Game Four: Rich Hill
We end with an old friend on the mound as the Dodgers’ Game Four starter, and with the third lefty out of four rotation spots. Hill, of course, totally reinvented himself in the Red Sox organization back in 2015 and showed it in the majors over a short four-game stint, and he’s used that to relaunch his career. He’s probably only got a few years left, but he is still at least somewhat effective in 2018. Hill wasn’t super consistent this year, showing off both sides of the spectrum and ending with a largely average season. Overall he finished with a 3.66 ERA, a 3.93 FIP and a 3.92 DRA. Adjusted for park, he was only 5, 1 and 13 percent better than the league-average pitcher according to those metrics. Getting back to the inconsistency for a second, Hill had eight regular season starts in which he allowed at least four runs and he had ten in which he allowed one or zero runs.

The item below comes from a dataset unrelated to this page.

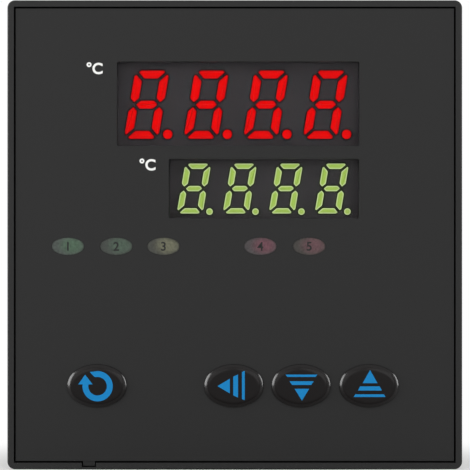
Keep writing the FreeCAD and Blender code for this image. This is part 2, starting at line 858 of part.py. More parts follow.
os.makedirs("parts", exist_ok=True)
for node_name, node_shape in build_nodes().items():
    node_shape.exportStep("parts/" + node_name + ".step")
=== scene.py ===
"""Looks of a panel-mounted PID temperature controller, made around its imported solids."""
import math

import bmesh
import bpy
from bpy.props import FloatProperty, FloatVectorProperty, PointerProperty
from mathutils import Matrix, Vector


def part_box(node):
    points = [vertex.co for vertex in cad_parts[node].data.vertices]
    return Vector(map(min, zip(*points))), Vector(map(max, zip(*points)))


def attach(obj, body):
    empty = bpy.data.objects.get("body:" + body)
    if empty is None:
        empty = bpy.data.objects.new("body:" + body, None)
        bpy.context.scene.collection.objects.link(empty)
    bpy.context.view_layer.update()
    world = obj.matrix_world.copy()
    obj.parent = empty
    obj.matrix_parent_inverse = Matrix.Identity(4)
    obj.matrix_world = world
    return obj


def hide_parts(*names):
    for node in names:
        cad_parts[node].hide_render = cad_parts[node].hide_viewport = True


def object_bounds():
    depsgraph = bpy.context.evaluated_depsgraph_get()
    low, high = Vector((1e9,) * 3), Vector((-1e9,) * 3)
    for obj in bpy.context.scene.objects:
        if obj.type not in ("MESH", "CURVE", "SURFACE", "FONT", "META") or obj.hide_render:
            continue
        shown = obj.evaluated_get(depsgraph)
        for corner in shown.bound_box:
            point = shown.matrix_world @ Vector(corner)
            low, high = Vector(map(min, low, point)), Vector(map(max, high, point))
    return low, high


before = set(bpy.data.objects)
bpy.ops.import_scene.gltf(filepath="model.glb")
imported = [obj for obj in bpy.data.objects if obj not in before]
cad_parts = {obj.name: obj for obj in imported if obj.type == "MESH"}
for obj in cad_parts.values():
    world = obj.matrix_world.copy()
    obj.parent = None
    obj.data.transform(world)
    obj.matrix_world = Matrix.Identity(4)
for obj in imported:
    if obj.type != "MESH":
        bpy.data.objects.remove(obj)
cad_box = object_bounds()

bl_info = {
    "name": "PID temperature controller",
    "version": (1, 0, 0),
    "blender": (4, 5, 0),
    "location": "View3D > Sidebar > Controller",
    "description": "Dresses the solids of a panel-mounted temperature controller",
    "category": "Object",
}

MM = 0.001
KEYS = ("set", "shift", "down", "up")
LENSES = ("output_1", "output_2", "autotune", "alarm_1", "alarm_2")
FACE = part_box("pv_window")[0].y
# the key's outline: how round its ends are, and the steps in each of its four arcs
OVAL_END_SHARE = 0.6
ARC_STEPS = 24
TO_REAR = Matrix.Rotation(math.pi, 4, "Z") @ Matrix.Rotation(math.pi / 2, 4, "X")


def linear(hex_colour):
    """Linear colour from an sRGB hex value."""
    channels = [int(hex_colour[i:i + 2], 16) / 255 for i in (0, 2, 4)]
    return [c / 12.92 if c <= 0.04045 else ((c + 0.055) / 1.055) ** 2.4 for c in channels]


# ---- sizes and colours that a user would change ----
def size_property(name, description, default, low, high):
    """Length property with its default and its range in millimetres."""
    return FloatProperty(name=name, description=description, unit="LENGTH", default=default * MM,
                         min=low * MM, max=high * MM)


def colour_property(name, description, hex_colour):
    """Colour property with its default written as sRGB hex."""
    return FloatVectorProperty(name=name, description=description, subtype="COLOR", size=3,
                               min=0, max=1, default=linear(hex_colour))


class ControllerSizes(bpy.types.PropertyGroup):
    """Sizes of the pieces that are added to the solids"""
    key_roll: size_property("Key edge roll", "Width of the rolled edge round a key's face", 1.3, 0.5, 2)
    key_gap: size_property("Key gap", "Gap between a key cap and its opening", 0.05, 0.02, 0.15)
    segment_corner: size_property("Segment corner", "Corner radius of the large display's segments",
                                  0.2, 0.05, 0.22)
    well_margin: size_property("Well margin", "Dark margin of a segment's well round the segment",
                               0.2, 0.05, 0.25)
    sign_height: size_property("Unit sign height", "Height of the unit signs beside the windows", 2.35, 1, 4)
    lens_number_height: size_property("Lens number height", "Height of the numbers on the lenses", 1.9, 1, 3)
    terminal_number_height: size_property("Terminal number height",
                                          "Height of the numbers beside the terminals", 2.2, 1, 4)
    recess_width: size_property("Screw recess", "Width of the cross recess in a screw head", 0.9, 0.4, 1.2)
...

As the fourth starter in the Dodgers rotation, he has only made one start per series, but he has been good in both of them. Although Hill is not going to go deep at this point in his career — he went a combined 9 1⁄3 innings over those two starts — he can be effective. The Braves and Brewers combined to score just three runs in his starts, and Hill also threw a scoreless inning of relief in the NLCS. So, the lefty has a high ceiling and can very well shut down Red Sox hitters, particularly with his strikeout stuff. However, he also loses his control from time to time — despite the good results, he walked five in 4 1⁄3 innings in the NLCS. Additionally, Hill had a very real home run problem in the regular season, allowing 1.4 homers per nine innings despite throwing in a pitcher’s park. However, he has yet to allow a long ball in the postseason, so a key to this Game Four will be Boston reversing that recent trend. Hill is mostly a two-pitch pitcher, leaning largely on a high-80s/low-90s fastball as well as his curveball.